* **SET PROBLEM**: Give back exactly the lines that run from the beginning of the entries to the line containing "wheelbase = 4066; // [3960:2:4200]", both included, and nothing else.

* **INFORMATION GIVEN**:
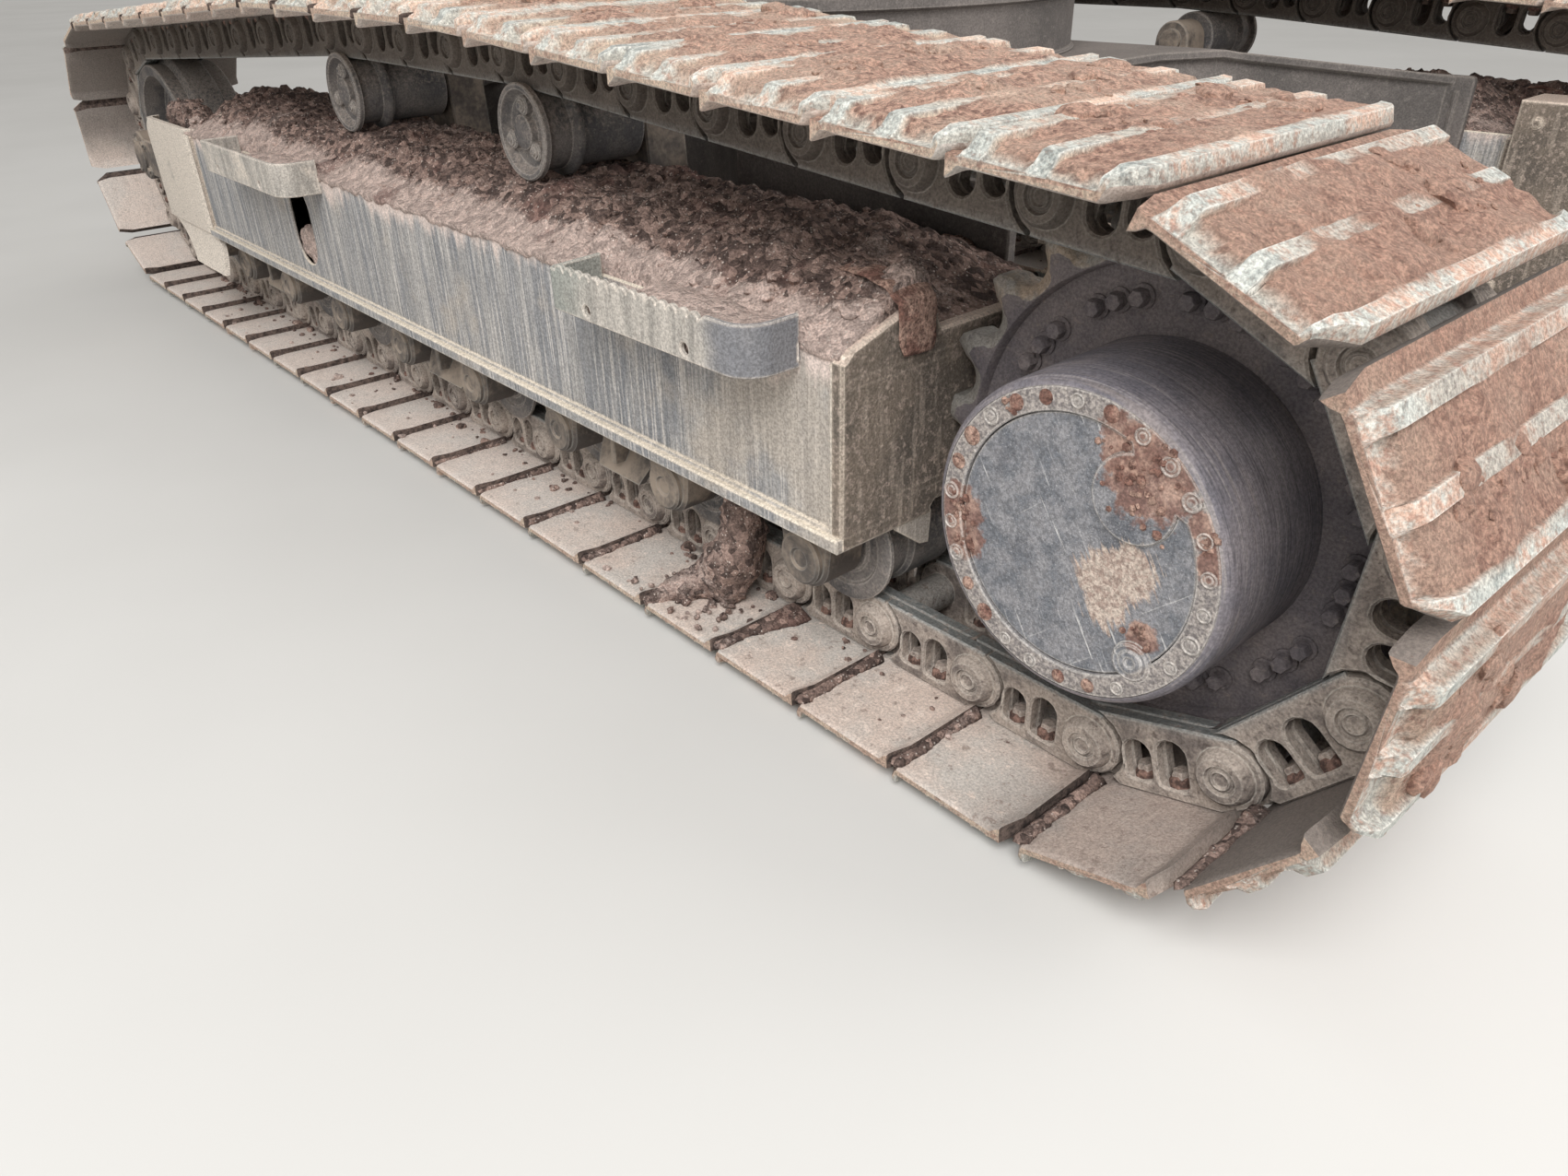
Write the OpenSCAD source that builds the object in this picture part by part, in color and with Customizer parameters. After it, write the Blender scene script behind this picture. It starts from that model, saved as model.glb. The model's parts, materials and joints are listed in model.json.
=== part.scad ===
// Crawler undercarriage of a hydraulic excavator.
// X points to the idlers, Y to the left, Z up. The origin is on the ground under the slew axis.
// Each track unit is drawn for the left side: x from its sprocket axle, y outwards from its middle.

/* [Layout] */
// Distance between the middles of the two tracks
gauge = 2390; // [2200:10:2800]
// Distance from the sprocket axle to the idler axle
wheelbase = 4066; // [3960:2:4200]

/* [Track] */
// Distance from one chain pin to the next
pitch = 216; // [210:0.5:222]
// Length of a shoe across the track
shoe_width = 600; // [580:10:800]
// Thickness of a shoe's plate
shoe_plate = 12; // [10:1:16]
// Height of a grouser above the plate
grouser_height = 28; // [20:1:34]
// Height of a chain pin's middle above the shoe's inner face
pin_height = 61; // [56:1:66]
// Height of the rail's running face above the pins
rail_height = 55; // [50:1:58]
// Thickness of one rail
rail_thickness = 44; // [36:1:50]
// Distance between the two rails
rail_gap = 124; // [120:1:132]

/* [Sprocket and final drive] */
// Number of teeth; every second gap takes a chain bushing
sprocket_teeth = 21; // [19:2:23]
// Width of a tooth
tooth_width = 62; // [54:1:70]
// Radius of a chain bushing's seat between two teeth
seat_radius = 35; // [32:0.5:37]
// Height of a tooth's tip above the pin circle
tip_rise = 16; // [10:1:20]
// Width of a tooth's worn tip
tip_land = 13; // [8:1:18]
// Radius of the final drive drum
drum_radius = 215; // [200:1:225]
// Distance of the drum's face from the middle of the track
drum_face = 219; // [200:1:230]
// Radius of the flange that carries the sprocket
drum_flange_radius = 286; // [270:1:290]
// Thickness of that flange
drum_flange = 25; // [20:1:28]
// Radius of the sunk cover on the drum's face
cover_radius = 172; // [160:1:180]
// Depth of that cover below the face
cover_depth = 5; // [3:1:8]
// Radius of the fixed hub behind the sprocket
hub_radius = 190; // [170:1:200]
// Thickness of the frame's plate that holds the drive
bracket_plate = 40; // [30:1:50]
// Radius of that plate round the axle
bracket_radius = 250; // [230:1:265]
// Distance of that plate's outer face behind the middle of the track
bracket_inset = 110; // [100:1:120]
// Radius of the travel motor
motor_radius = 140; // [120:1:150]
// Length of the travel motor behind the plate
motor_length = 140; // [120:1:144]

/* [Idler] */
// Radius of the idler's running face
idler_radius = 290; // [270:1:300]
// Height of the middle flange above the running face
idler_flange = 24; // [18:1:28]
// Radius of the idler's shaft
idler_shaft = 42; // [36:1:48]

/* [Rollers] */
// Number of track rollers under one frame
roller_count = 9; // [7:1:10]
// Radius of a track roller's running face
roller_radius = 90; // [84:1:96]
// Height of a roller's flanges above its running face
roller_flange = 20; // [14:1:22]
// Radius of a roller's shaft
roller_shaft = 34; // [30:1:40]
// First roller's distance ahead of the sprocket axle
first_roller = 500; // [480:5:540]
// Last roller's distance behind the idler axle
last_roller = 560; // [540:5:600]
// Radius of a carrier roller's running face
carrier_radius = 75; // [68:1:80]
// Height of a carrier roller's flanges
carrier_flange = 15; // [10:1:18]
// Distance of the rear carrier roller from the sprocket axle
carrier_rear_x = 1404; // [1300:2:1500]
// Gap between the rear carrier roller and the ridge of the frame
carrier_rear_gap = 15; // [10:1:20]
// Distance of the front carrier roller from the sprocket axle
carrier_front_x = 2270; // [2200:2:2400]
// Gap between the front carrier roller and the ridge of the frame
carrier_front_gap = 21; // [15:1:25]

/* [Track frame] */
// Width of the frame from side to side
frame_width = 500; // [480:2:510]
// Height of the frame's underside above the ground
frame_bottom = 326; // [320:1:332]
// Height of the top edge of the frame's sides
frame_top = 630; // [620:1:640]
// Rise of the frame's top towards its middle
frame_crown = 60; // [50:1:66]
// Width of the bottom ledges beyond the sides
ledge_width = 18; // [12:1:24]
// Thickness of the bottom ledges
ledge_height = 24; // [18:1:28]
// Distance of the frame's rear end from the sprocket axle
frame_rear = 361; // [355:1:370]
// Distance of the frame's front end behind the idler axle
frame_front_back = 848; // [800:2:880]
// Width of the channel under the frame that the rollers run in
channel_width = 262; // [256:1:280]
// Height of that channel
channel_height = 50; // [44:1:60]
// Thickness of the frame's plates
frame_plate = 14; // [10:1:18]

/* [Steps and guards] */
// Length of the rear step along the frame
rear_step_length = 510; // [480:5:540]
// Length of the front step along the frame
front_step_length = 560; // [530:5:600]
// Distance of the rear step from the sprocket axle
rear_step_x = 455; // [430:5:480]
// Distance of the front step from the sprocket axle
front_step_x = 2205; // [2180:5:2260]
// Height of a step's plate
step_height = 78; // [70:1:90]
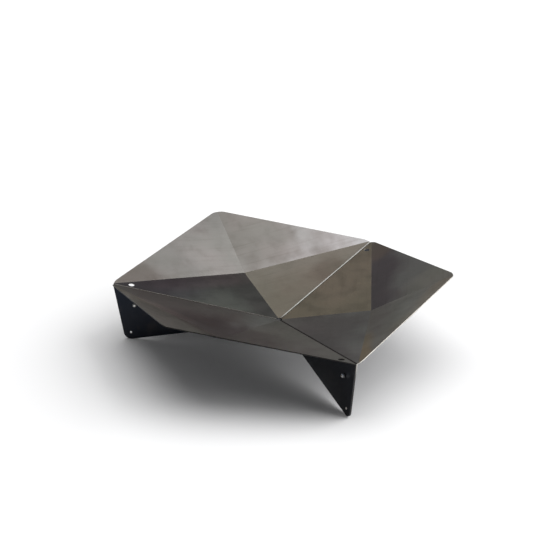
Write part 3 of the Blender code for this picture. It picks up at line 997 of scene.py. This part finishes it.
def washer_mesh():
    """Starts at Z 0 and hangs below it."""
    inside, outside = WASHER_BORE / 2, WASHER_DIAMETER / 2
    rings = [
        round_ring(inside, -WASHER_THICKNESS),
        round_ring(outside - FINE_ROUND, -WASHER_THICKNESS),
        round_ring(outside, -WASHER_THICKNESS + FINE_ROUND),
        round_ring(outside, -2 * FINE_ROUND),
        round_ring(outside - FINE_ROUND / 2, -FINE_ROUND / 2),
        round_ring(outside - 2 * FINE_ROUND, 0),
        round_ring(inside + FINE_ROUND, 0),
        round_ring(inside, -FINE_ROUND),
    ]
    return turned_mesh("plain_washer", rings, is_loop=True)


meshes = {"bolt": bolt_mesh(), "nut": nut_mesh(), "washer": washer_mesh()}
print("fastener faces:", {name: len(mesh.polygons) for name, mesh in meshes.items()})

# %% [markdown]
# ## Zinc
# Fasteners are zinc plated. Fresh zinc is pale with a blue and yellow sheen from its passivation,
# and it dulls to grey in patches. One finish serves all of them, with a seed and two tones of its
# own for bolts, nuts and washers, and with the radius at which a sooty dark ring begins, which is
# partly painted shade on the sides of a bolt head. The nut's tones are set light as painted light,
# for a nut that sits in the leg's shade.

# %% Zinc plating
SHEEN = (tone(0.90, 1.0, 1.14), tone(1.02, 1.0, 0.94))
SOOT_AND_SHADE_TONE = tone(0.03, 0.03, 0.03)
SOOT_AND_SHADE_FADE = 0.0012
SOOT_AND_SHADE_SHARE = 0.85
ZINC_WEAR_WIDTH = 0.0003
ZINC_WORN = 1.4
ZINC_RELIEF = 0.00001


def grey(level):
    return tone(level, level, level)


def zinc(name, seed, bright, dull, clear_radius):
    """The plating is clean up to a radius around the axis, and beyond it darkened, partly as sooting
    and partly as painted shade.
    """
    plate = Recipe(name, seed)
    clouds = plate.noise(160, detail=4)
    sheen = plate.noise(90, detail=2)
    grain = plate.noise(2500, detail=2)
    colour = plate.mix(plate.ease(sheen, 0.35, 0.65), *SHEEN)
    colour = plate.mix(1, colour, grey(bright), "MULTIPLY")
    colour = plate.mix(plate.ease(clouds, 0.45, 0.7), colour, grey(dull))
    worn = plate.maths("MULTIPLY", plate.worn_edge(ZINC_WEAR_WIDTH), 0.5)
    colour = plate.mix(worn, colour, grey(ZINC_WORN * bright))
    inputs = {0: plate.place, 1: (1, 1, 0)}
    across = plate.add("ShaderNodeVectorMath", inputs, operation="MULTIPLY").outputs[0]
    radius = plate.add("ShaderNodeVectorMath", {0: across}, operation="LENGTH").outputs["Value"]
    # A sooty ring that is partly painted shade, on the sides of a bolt head.
    soot_and_shade = plate.ease(radius, clear_radius, clear_radius + SOOT_AND_SHADE_FADE, 0, SOOT_AND_SHADE_SHARE)
    colour = plate.mix(soot_and_shade, colour, SOOT_AND_SHADE_TONE)
    roughness = plate.ease(clouds, 0.3, 0.7, 0.26, 0.38)
    return plate.finish(colour, roughness, plate.maths("ADD", clouds, grain), ZINC_RELIEF)


# The nut is set lighter than the bolt as painted light, for a nut in the leg's shade.
PLATING_AND_PAINTED_LIGHT = {"bolt": (0.64, 0.30, 0.0022), "nut": (0.86, 0.66, 0.0062), "washer": (0.07, 0.04, 0.005)}
for number, (name, look) in enumerate(PLATING_AND_PAINTED_LIGHT.items()):
    meshes[name].materials.append(zinc("zinc_plated_" + name, 61 + 5 * number, *look))

# %% [markdown]
# ## Bolt the legs together
# Each leg has an outer and an inner bolt. From the bolt head to the nut the pieces are stacked
# across the two plates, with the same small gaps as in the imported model, so none cuts another.

# %% Place the fasteners
LEGS = {"rear_leg": 60, "left_leg": 180, "front_leg": 300}
plates = GAP / 2 + SHEET_THICKNESS
clamp = plates + GAP + WASHER_THICKNESS + GAP
STACK = {
    "bolt": ("bolt", clamp),
    "head_washer": ("washer", clamp - GAP),
    "nut_washer": ("washer", -plates - GAP),
    "nut": ("nut", -clamp),
}
ON_SIDE = Matrix.Rotation(-math.pi / 2, 4, "X")

for leg, turn in LEGS.items():
    for seat, place in BOLT_PLACES.items():
        for part, (kind, off) in STACK.items():
            node = f"{leg}_{seat}_{part}"
            piece = add_piece("zinc_" + node, meshes[kind])
            move = Matrix.Translation((place.x, off, place.y))
            piece.matrix_world = Matrix.Rotation(math.radians(turn), 4, "Z") @ move @ ON_SIDE
            dress(piece, node)
print("fasteners placed:", len(LEGS) * len(BOLT_PLACES) * len(STACK))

* **ANSWER FOR THIS EXERCISE**:
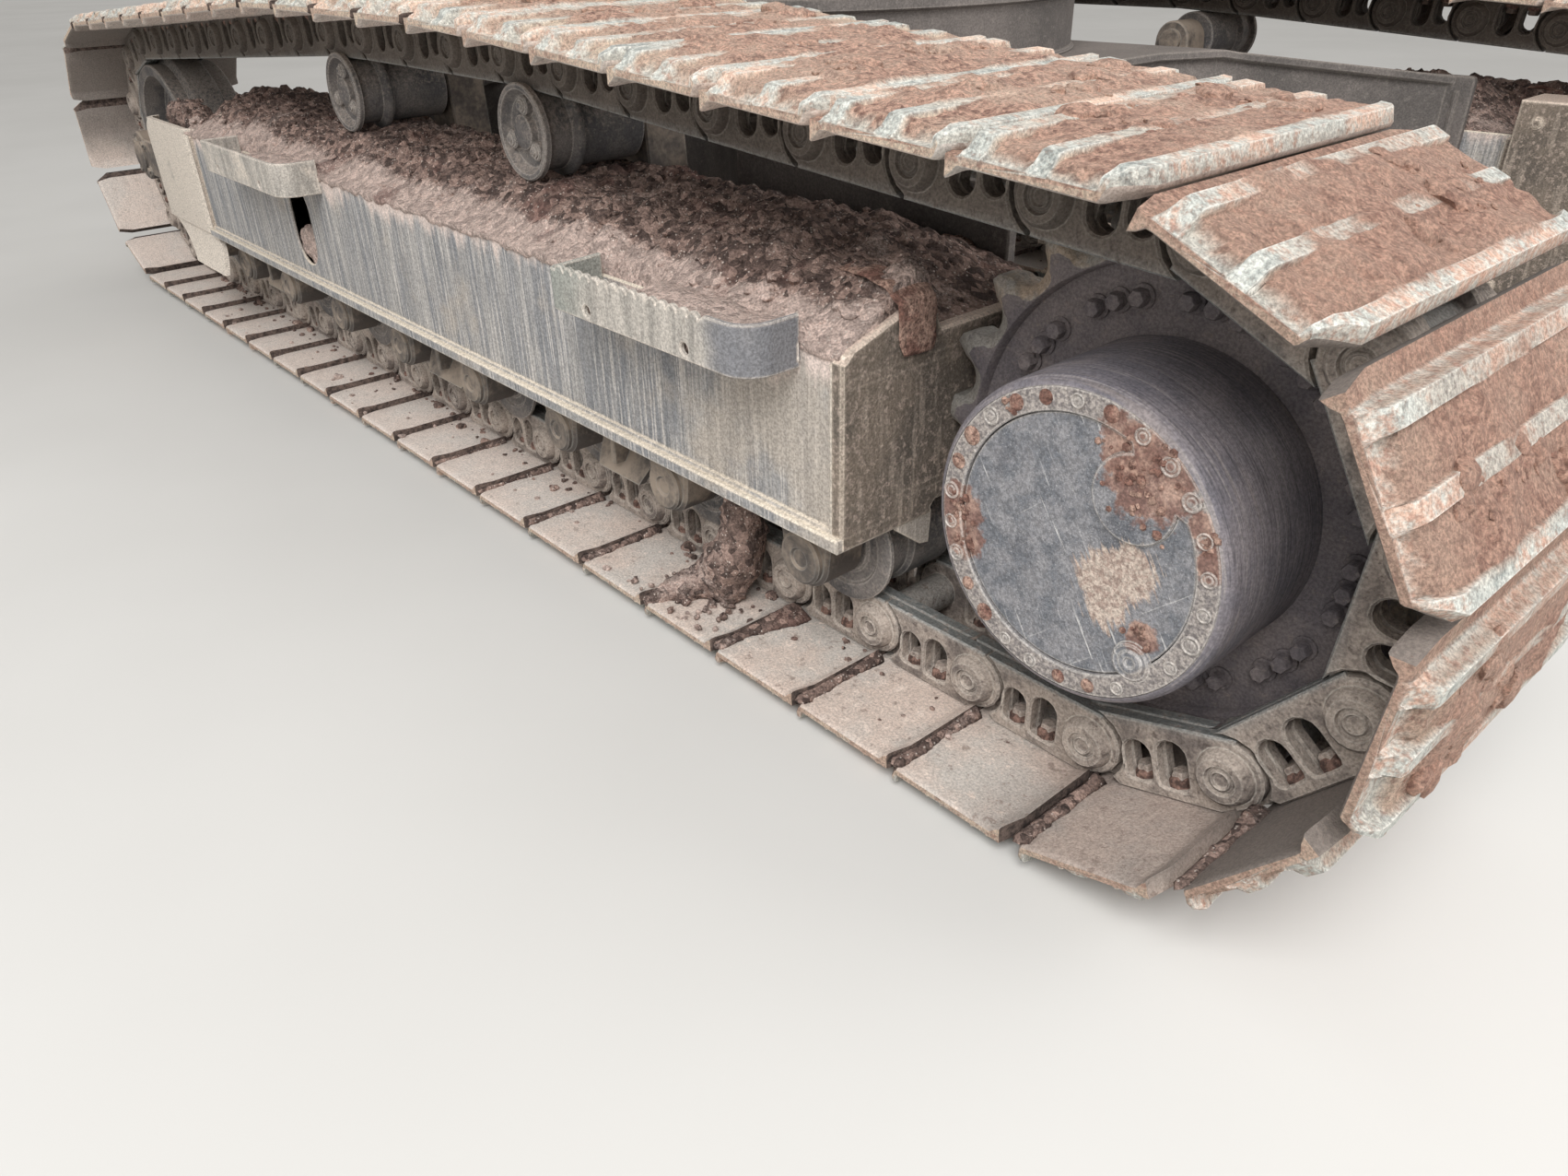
Write the OpenSCAD source that builds the object in this picture part by part, in color and with Customizer parameters. After it, write the Blender scene script behind this picture. It starts from that model, saved as model.glb. The model's parts, materials and joints are listed in model.json.
=== part.scad ===
// Crawler undercarriage of a hydraulic excavator.
// X points to the idlers, Y to the left, Z up. The origin is on the ground under the slew axis.
// Each track unit is drawn for the left side: x from its sprocket axle, y outwards from its middle.

/* [Layout] */
// Distance between the middles of the two tracks
gauge = 2390; // [2200:10:2800]
// Distance from the sprocket axle to the idler axle
wheelbase = 4066; // [3960:2:4200]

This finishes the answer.